_DIRECTION:_ Reproduce exactly the lines from the one containing "return Compound(children=[solid for" through the one containing "imported CAD model.", both included, and nothing else.

_SOURCE EXCERPT:_
************
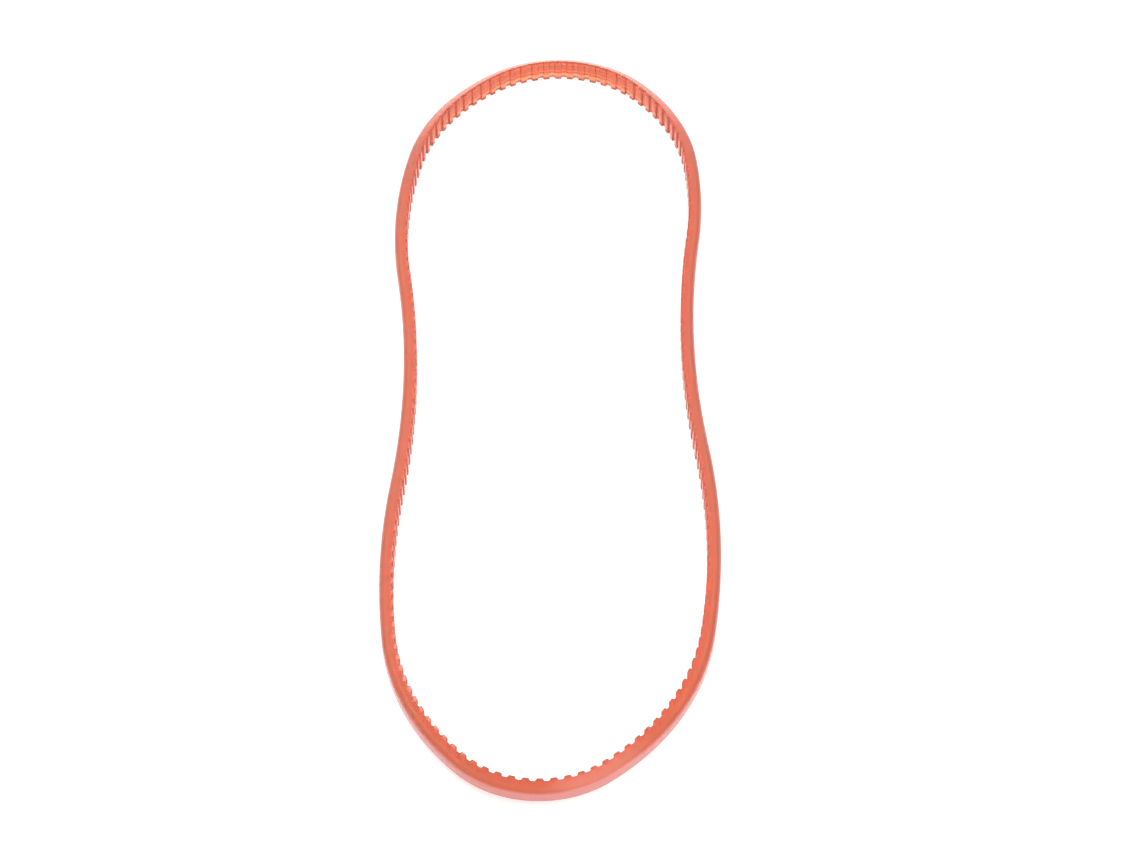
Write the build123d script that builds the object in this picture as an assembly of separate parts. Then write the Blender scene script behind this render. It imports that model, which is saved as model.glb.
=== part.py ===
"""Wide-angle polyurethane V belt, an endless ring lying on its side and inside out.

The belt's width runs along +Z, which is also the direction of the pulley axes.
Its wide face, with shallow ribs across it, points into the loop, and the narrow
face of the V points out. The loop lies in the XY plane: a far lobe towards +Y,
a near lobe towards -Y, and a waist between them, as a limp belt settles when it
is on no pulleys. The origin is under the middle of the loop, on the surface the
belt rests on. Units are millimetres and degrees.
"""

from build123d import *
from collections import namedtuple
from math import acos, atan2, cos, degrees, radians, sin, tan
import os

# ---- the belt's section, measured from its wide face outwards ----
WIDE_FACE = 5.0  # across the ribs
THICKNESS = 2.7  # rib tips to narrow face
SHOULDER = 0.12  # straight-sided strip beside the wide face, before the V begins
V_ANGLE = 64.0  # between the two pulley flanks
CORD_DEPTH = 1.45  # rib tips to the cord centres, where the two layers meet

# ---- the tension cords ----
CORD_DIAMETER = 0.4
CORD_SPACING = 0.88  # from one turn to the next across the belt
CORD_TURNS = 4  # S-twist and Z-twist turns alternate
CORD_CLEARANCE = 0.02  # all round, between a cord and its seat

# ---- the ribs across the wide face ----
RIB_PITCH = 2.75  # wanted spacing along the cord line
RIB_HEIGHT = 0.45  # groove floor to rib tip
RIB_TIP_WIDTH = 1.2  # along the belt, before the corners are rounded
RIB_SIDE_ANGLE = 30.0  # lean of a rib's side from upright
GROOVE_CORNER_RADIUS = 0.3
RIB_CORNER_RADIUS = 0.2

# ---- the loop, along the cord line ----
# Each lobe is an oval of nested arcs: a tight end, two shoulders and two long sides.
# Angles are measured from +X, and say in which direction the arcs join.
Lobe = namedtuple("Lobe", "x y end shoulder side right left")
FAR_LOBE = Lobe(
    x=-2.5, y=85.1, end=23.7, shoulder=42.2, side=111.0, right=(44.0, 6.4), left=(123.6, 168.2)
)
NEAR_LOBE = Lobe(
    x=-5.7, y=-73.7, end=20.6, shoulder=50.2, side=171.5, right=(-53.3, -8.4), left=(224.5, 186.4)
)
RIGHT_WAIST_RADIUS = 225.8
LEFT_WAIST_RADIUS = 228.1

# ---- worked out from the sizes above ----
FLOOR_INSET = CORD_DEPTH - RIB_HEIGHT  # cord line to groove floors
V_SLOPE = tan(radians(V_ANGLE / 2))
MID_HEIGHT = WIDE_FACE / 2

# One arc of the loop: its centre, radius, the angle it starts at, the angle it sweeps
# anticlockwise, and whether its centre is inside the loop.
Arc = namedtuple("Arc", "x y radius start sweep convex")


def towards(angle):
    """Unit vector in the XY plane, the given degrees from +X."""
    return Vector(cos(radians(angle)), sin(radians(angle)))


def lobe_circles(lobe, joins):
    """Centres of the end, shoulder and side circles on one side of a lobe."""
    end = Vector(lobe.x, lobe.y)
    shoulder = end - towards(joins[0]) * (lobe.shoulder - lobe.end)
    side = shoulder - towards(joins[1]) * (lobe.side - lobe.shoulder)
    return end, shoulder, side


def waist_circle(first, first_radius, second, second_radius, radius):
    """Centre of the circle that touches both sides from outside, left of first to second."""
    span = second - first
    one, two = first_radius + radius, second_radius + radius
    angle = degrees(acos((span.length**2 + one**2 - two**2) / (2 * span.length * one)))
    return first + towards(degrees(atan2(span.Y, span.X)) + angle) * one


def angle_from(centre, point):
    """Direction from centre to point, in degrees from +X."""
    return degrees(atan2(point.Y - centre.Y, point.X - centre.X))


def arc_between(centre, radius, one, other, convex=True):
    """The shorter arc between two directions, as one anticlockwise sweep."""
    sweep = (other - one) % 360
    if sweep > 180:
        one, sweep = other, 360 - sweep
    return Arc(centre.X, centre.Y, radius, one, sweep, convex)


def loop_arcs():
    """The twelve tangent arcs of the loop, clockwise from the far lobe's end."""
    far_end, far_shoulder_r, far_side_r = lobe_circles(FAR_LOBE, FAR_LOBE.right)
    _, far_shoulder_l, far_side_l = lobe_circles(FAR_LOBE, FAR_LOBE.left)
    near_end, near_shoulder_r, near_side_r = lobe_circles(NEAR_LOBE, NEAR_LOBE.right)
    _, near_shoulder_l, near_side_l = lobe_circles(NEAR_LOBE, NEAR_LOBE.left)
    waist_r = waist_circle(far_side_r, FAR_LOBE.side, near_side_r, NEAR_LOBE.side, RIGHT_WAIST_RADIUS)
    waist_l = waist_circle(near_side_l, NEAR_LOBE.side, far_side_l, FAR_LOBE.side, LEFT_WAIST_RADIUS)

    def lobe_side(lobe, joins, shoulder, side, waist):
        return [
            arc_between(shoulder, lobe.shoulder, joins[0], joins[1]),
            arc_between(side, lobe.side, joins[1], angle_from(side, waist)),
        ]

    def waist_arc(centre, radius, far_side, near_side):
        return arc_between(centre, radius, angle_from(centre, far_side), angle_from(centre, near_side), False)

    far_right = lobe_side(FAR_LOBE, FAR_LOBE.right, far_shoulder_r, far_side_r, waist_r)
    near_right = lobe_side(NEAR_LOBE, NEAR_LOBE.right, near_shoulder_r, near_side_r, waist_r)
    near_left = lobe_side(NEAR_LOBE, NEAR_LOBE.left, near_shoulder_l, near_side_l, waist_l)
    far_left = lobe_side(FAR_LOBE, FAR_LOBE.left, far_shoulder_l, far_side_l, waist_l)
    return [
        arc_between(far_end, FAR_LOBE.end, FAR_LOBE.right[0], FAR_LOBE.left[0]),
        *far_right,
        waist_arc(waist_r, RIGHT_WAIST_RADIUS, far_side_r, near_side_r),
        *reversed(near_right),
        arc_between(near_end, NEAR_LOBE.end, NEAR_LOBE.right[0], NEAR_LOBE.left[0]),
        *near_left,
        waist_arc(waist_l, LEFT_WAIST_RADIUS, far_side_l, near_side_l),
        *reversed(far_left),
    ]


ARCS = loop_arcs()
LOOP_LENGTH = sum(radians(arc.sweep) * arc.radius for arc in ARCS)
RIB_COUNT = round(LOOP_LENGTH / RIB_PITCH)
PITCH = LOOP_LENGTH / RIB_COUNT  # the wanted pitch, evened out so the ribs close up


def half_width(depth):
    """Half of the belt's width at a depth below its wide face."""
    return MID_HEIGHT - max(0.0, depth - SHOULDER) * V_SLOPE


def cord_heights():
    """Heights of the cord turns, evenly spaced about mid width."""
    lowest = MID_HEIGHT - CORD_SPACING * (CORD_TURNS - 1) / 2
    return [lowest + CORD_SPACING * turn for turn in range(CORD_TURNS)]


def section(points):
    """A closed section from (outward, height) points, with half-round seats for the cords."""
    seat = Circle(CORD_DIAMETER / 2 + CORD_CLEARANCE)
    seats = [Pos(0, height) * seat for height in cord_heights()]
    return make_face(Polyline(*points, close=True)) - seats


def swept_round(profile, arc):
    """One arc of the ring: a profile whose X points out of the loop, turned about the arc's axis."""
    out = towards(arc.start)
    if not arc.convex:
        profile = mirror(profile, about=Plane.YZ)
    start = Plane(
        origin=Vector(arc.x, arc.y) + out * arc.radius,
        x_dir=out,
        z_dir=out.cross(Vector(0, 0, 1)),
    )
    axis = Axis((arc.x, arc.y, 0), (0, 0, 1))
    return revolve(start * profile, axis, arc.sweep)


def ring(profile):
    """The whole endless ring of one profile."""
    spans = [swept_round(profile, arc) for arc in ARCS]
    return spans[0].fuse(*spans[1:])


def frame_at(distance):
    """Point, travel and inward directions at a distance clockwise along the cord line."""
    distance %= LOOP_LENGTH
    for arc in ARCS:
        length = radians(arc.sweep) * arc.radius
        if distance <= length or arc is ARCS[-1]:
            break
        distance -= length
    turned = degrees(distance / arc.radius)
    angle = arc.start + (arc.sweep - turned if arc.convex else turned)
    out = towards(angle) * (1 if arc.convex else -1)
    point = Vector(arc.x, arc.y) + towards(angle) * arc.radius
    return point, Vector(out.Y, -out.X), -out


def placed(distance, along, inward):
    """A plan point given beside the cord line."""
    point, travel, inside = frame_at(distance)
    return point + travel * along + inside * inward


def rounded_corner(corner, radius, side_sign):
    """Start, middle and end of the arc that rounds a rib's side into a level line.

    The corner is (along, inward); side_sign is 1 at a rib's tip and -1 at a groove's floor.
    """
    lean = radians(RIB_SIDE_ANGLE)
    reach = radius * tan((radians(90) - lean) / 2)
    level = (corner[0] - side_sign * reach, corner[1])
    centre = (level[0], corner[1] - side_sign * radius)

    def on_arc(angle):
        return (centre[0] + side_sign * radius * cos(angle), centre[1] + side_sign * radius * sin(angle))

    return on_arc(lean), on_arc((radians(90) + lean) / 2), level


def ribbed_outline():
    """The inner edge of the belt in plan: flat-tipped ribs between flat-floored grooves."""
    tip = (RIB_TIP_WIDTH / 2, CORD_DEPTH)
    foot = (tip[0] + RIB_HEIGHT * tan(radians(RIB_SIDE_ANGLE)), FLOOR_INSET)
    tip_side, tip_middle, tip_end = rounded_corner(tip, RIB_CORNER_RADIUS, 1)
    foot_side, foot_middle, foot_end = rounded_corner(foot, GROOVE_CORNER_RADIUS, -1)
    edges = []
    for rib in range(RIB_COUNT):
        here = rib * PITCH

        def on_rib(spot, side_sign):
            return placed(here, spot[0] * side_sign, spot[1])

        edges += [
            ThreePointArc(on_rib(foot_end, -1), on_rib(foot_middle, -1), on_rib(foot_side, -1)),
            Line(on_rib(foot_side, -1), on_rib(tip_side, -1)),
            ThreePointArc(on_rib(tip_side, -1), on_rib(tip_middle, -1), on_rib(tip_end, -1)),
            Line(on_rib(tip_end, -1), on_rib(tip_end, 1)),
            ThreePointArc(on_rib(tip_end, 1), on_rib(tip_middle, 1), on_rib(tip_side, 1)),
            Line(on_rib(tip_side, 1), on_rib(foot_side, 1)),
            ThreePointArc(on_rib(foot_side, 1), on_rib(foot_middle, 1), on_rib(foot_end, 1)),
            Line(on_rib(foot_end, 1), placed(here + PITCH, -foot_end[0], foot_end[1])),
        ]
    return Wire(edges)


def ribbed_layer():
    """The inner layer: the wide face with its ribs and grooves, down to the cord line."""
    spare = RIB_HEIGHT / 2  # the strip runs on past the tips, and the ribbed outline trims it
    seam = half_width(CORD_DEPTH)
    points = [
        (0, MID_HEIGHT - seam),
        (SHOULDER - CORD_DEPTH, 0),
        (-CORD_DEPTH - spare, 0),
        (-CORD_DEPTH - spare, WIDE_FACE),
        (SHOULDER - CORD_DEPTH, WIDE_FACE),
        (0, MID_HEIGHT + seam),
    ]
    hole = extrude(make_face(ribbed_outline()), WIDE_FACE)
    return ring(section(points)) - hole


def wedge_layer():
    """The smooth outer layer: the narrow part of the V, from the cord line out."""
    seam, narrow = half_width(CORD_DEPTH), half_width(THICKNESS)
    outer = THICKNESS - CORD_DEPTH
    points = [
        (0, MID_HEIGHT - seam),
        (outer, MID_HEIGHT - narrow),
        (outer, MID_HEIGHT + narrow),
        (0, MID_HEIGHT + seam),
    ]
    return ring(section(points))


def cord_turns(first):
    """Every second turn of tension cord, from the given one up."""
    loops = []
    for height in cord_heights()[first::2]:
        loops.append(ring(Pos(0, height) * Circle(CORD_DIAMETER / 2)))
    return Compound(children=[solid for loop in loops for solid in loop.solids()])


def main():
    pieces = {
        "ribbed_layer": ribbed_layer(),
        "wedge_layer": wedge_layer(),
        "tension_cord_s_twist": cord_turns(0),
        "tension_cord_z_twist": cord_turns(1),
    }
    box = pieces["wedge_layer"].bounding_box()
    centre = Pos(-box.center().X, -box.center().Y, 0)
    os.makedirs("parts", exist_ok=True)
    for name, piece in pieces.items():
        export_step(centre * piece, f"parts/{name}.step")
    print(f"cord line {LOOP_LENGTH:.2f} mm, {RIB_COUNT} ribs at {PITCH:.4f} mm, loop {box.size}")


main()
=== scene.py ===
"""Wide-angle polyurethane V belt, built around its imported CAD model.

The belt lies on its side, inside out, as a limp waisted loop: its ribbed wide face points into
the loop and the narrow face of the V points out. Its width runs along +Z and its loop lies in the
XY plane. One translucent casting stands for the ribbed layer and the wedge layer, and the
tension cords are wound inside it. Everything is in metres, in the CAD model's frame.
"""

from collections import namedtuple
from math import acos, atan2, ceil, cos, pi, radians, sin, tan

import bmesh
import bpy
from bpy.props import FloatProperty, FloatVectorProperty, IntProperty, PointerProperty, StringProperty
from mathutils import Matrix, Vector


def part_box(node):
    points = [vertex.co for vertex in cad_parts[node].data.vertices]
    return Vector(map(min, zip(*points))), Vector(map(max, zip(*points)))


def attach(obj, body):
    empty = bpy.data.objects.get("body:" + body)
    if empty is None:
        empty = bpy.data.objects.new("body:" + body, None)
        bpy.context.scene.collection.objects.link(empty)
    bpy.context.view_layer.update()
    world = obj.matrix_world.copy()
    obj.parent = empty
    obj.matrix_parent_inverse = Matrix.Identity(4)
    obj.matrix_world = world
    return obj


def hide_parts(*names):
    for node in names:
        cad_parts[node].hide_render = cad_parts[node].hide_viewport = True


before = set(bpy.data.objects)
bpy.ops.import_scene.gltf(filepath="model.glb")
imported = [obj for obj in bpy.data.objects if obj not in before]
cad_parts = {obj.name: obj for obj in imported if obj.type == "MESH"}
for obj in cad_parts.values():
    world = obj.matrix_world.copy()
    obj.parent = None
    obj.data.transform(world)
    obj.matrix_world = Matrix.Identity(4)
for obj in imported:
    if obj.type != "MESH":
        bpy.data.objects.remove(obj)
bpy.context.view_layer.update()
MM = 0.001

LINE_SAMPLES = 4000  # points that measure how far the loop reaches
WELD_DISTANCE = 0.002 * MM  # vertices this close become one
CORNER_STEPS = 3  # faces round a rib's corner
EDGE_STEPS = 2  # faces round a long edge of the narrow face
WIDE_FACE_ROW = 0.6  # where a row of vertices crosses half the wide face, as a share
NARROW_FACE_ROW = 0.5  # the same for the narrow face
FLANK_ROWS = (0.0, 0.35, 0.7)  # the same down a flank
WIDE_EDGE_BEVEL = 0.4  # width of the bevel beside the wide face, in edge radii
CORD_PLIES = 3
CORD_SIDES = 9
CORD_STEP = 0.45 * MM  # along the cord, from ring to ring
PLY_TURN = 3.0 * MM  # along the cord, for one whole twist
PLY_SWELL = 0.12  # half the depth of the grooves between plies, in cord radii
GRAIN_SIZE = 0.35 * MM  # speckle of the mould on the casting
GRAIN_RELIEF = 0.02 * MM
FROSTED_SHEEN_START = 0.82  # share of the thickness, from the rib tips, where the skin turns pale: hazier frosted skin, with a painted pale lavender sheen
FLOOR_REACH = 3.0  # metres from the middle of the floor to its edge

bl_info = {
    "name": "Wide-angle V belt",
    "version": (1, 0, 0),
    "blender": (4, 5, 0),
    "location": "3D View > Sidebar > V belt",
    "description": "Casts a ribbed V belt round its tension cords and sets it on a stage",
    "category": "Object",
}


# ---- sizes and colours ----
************
_FULL RESPONSE:_
    return Compound(children=[solid for loop in loops for solid in loop.solids()])


def main():
    pieces = {
        "ribbed_layer": ribbed_layer(),
        "wedge_layer": wedge_layer(),
        "tension_cord_s_twist": cord_turns(0),
        "tension_cord_z_twist": cord_turns(1),
    }
    box = pieces["wedge_layer"].bounding_box()
    centre = Pos(-box.center().X, -box.center().Y, 0)
    os.makedirs("parts", exist_ok=True)
    for name, piece in pieces.items():
        export_step(centre * piece, f"parts/{name}.step")
    print(f"cord line {LOOP_LENGTH:.2f} mm, {RIB_COUNT} ribs at {PITCH:.4f} mm, loop {box.size}")


main()
=== scene.py ===
"""Wide-angle polyurethane V belt, built around its imported CAD model.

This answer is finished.